The rise in cotton imports is attributed to a significant decline in cotton arrivals.

As of October 15, 2024, the Pakistan Cotton Ginners Association (PCGA) reported a total cotton arrival of 3,101,743 bales, a stark contrast to the 5,996,086 bales recorded on the same date in 2023—reflecting a sharp 48.3% decline in production compared to last year.

In Punjab, 1,185,647 bales have been produced so far this year, compared to 2,543,100 bales by this time last year, representing a 53.4% drop.

Similarly, Sindh’s production has declined from 3,452,986 bales in 2023 to 1,916,096 bales in 2024, marking a 44.5% decrease.

As per AHL, the decrease in cotton arrivals has been attributed to “poor farmer economics and the delayed planting of the cotton crop”.

Last year, Pakistan imported 205,000 tons i.e. 1.2 million bales of cotton amounting to $448 million, said AHL. “For FY25, local production is anticipated to reach 6 million bales and imports are expected at 5.4 million bales,” it said.

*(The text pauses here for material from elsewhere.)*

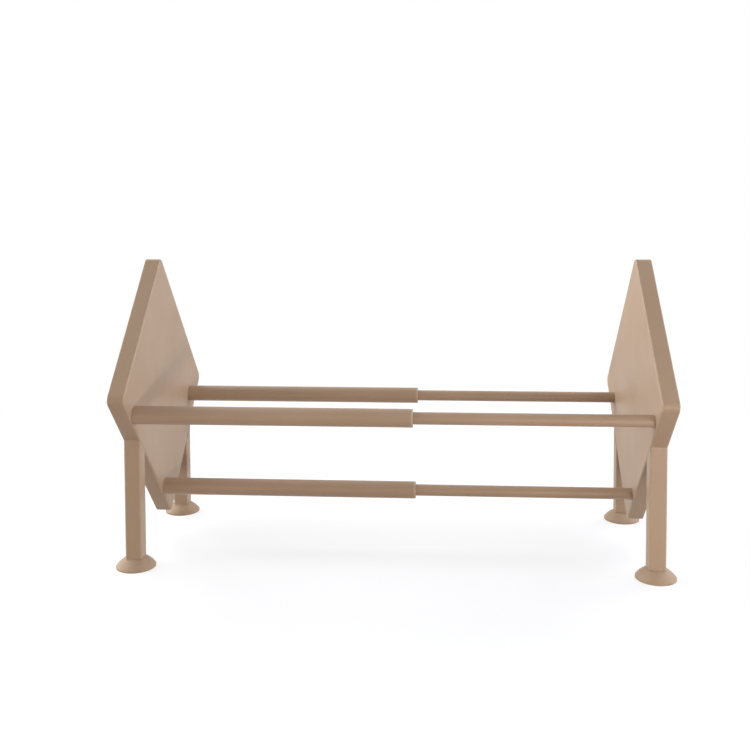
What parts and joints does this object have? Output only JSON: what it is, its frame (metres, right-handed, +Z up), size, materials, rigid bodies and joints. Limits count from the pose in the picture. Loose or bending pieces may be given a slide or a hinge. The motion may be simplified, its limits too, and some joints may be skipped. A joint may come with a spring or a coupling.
{
  "type": "desktop bookshelf",
  "caption": "Sloping desktop book rack of two end panels on legs, joined by telescoping rails so that it slides wider or narrower.",
  "frame": {"origin": "centre of the bounding box on the desk plane, under the middle of the shelf at the stored width", "axes": "+X along the shelf to the right, +Y from front to back, +Z up"},
  "size_m": [0.563, 0.2832, 0.3105],
  "materials": {
    "panel_plastic": "satin moulded plastic, warm cream",
    "leg_plastic": "satin moulded plastic, warm cream",
    "rail_tube": "steel tube, powder coated in warm cream",
    "guide_plastic": "smooth slippery plastic, pale cream",
    "insert_plastic": "plain moulded plastic, pale cream",
    "foot_rubber": "soft matt rubber, cream",
    "screw_steel": "zinc plated steel"
  },
  "bodies": {
    "left_half": {"left_panel_shell": "panel_plastic", "left_panel_cover": "panel_plastic", "left_rail_screws": "screw_steel", "left_screw_caps": "panel_plastic", "left_front_leg": "leg_plastic", "left_rear_leg": "leg_plastic", "left_front_tenon": "insert_plastic", "left_rear_tenon": "insert_plastic", "left_front_foot_plug": "insert_plastic", "left_rear_foot_plug": "insert_plastic", "left_front_foot": "foot_rubber", "left_rear_foot": "foot_rubber", "front_sleeve": "rail_tube", "bottom_sleeve": "rail_tube", "back_sleeve": "rail_tube", "front_bush": "guide_plastic", "bottom_bush": "guide_plastic", "back_bush": "guide_plastic", "front_sleeve_plug": "insert_plastic", "bottom_sleeve_plug": "insert_plastic", "back_sleeve_plug": "insert_plastic"},
    "right_half": {"right_panel_shell": "panel_plastic", "right_panel_cover": "panel_plastic", "right_rail_screws": "screw_steel", "right_screw_caps": "panel_plastic", "right_front_leg": "leg_plastic", "right_rear_leg": "leg_plastic", "right_front_tenon": "insert_plastic", "right_rear_tenon": "insert_plastic", "right_front_foot_plug": "insert_plastic", "right_rear_foot_plug": "insert_plastic", "right_front_foot": "foot_rubber", "right_rear_foot": "foot_rubber", "front_rod": "rail_tube", "bottom_rod": "rail_tube", "back_rod": "rail_tube", "front_stop_cap": "guide_plastic", "bottom_stop_cap": "guide_plastic", "back_stop_cap": "guide_plastic", "front_rod_plug": "insert_plastic", "bottom_rod_plug": "insert_plastic", "back_rod_plug": "insert_plastic"}
  },
  "joints": [
    {"name": "width_slide", "type": "slide", "parent": "left_half", "child": "right_half", "axis": [1, 0, 0], "range_m": [-0.22, 0.01]}
  ]
}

Experts believe the decline in cotton production, a major cash crop and a critical raw material of the textile sector, is concerning for the South Asian country whose major exports are made up of textile goods, accounting for over 60% of Pakistan’s total exports.

Moreover, rising imports are also likely to exacerbate the balance of payment crisis of Pakistan, which struggles to manage its foreign exchange reserves and sustain external debt.